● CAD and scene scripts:
++++++++
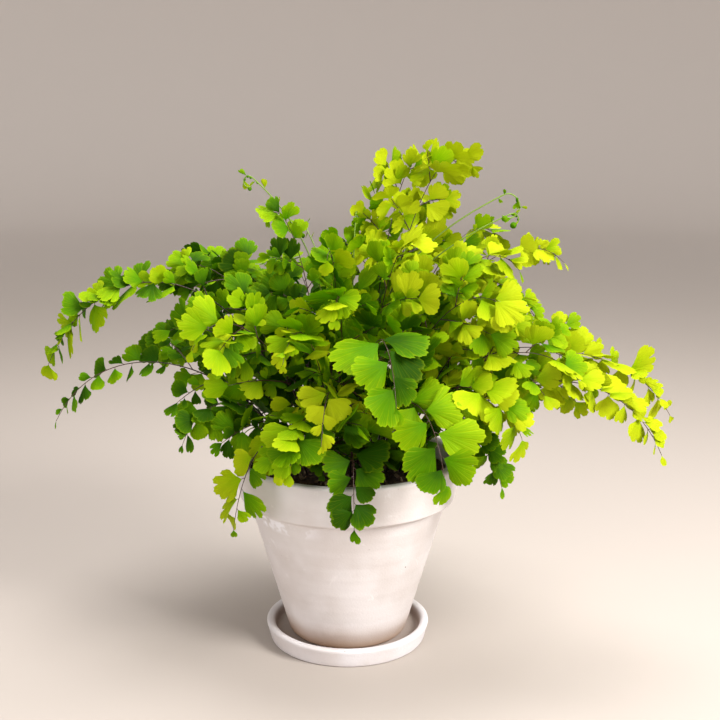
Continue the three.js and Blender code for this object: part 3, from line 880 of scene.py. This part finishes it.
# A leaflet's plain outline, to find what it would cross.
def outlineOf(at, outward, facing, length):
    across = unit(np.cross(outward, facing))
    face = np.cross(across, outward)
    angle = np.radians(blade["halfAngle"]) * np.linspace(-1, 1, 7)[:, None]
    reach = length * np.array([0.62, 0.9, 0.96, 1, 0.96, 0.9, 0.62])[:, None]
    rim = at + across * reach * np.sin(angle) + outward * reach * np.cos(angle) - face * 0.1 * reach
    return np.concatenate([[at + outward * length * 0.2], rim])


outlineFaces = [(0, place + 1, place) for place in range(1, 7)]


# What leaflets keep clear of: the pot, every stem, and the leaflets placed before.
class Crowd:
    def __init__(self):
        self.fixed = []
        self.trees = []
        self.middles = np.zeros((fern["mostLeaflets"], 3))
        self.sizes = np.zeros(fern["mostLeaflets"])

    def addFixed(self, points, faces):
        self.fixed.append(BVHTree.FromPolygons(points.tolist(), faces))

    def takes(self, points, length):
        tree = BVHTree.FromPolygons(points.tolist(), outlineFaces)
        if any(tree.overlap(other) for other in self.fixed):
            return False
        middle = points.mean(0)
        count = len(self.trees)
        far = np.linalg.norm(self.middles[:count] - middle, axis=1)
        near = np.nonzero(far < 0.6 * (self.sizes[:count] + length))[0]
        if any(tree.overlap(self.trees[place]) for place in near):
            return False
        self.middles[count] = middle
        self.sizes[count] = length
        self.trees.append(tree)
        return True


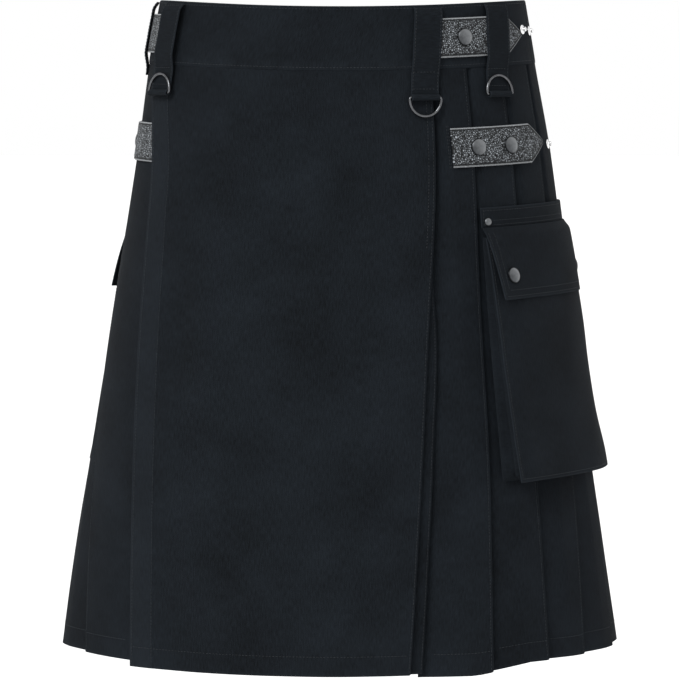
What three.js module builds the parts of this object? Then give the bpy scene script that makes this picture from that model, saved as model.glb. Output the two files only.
++++++++
● Work to complete:
Only the lines from the beginning of the material above through the line with "outlineFaces = [(0, place" are wanted; extract them exactly.

● Solution for this problem:
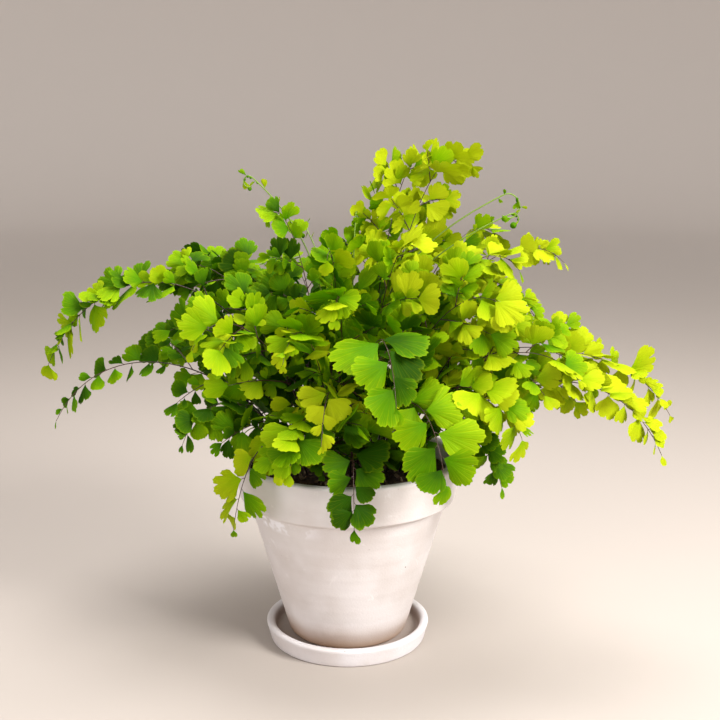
Continue the three.js and Blender code for this object: part 3, from line 880 of scene.py. This part finishes it.
# A leaflet's plain outline, to find what it would cross.
def outlineOf(at, outward, facing, length):
    across = unit(np.cross(outward, facing))
    face = np.cross(across, outward)
    angle = np.radians(blade["halfAngle"]) * np.linspace(-1, 1, 7)[:, None]
    reach = length * np.array([0.62, 0.9, 0.96, 1, 0.96, 0.9, 0.62])[:, None]
    rim = at + across * reach * np.sin(angle) + outward * reach * np.cos(angle) - face * 0.1 * reach
    return np.concatenate([[at + outward * length * 0.2], rim])


outlineFaces = [(0, place + 1, place) for place in range(1, 7)]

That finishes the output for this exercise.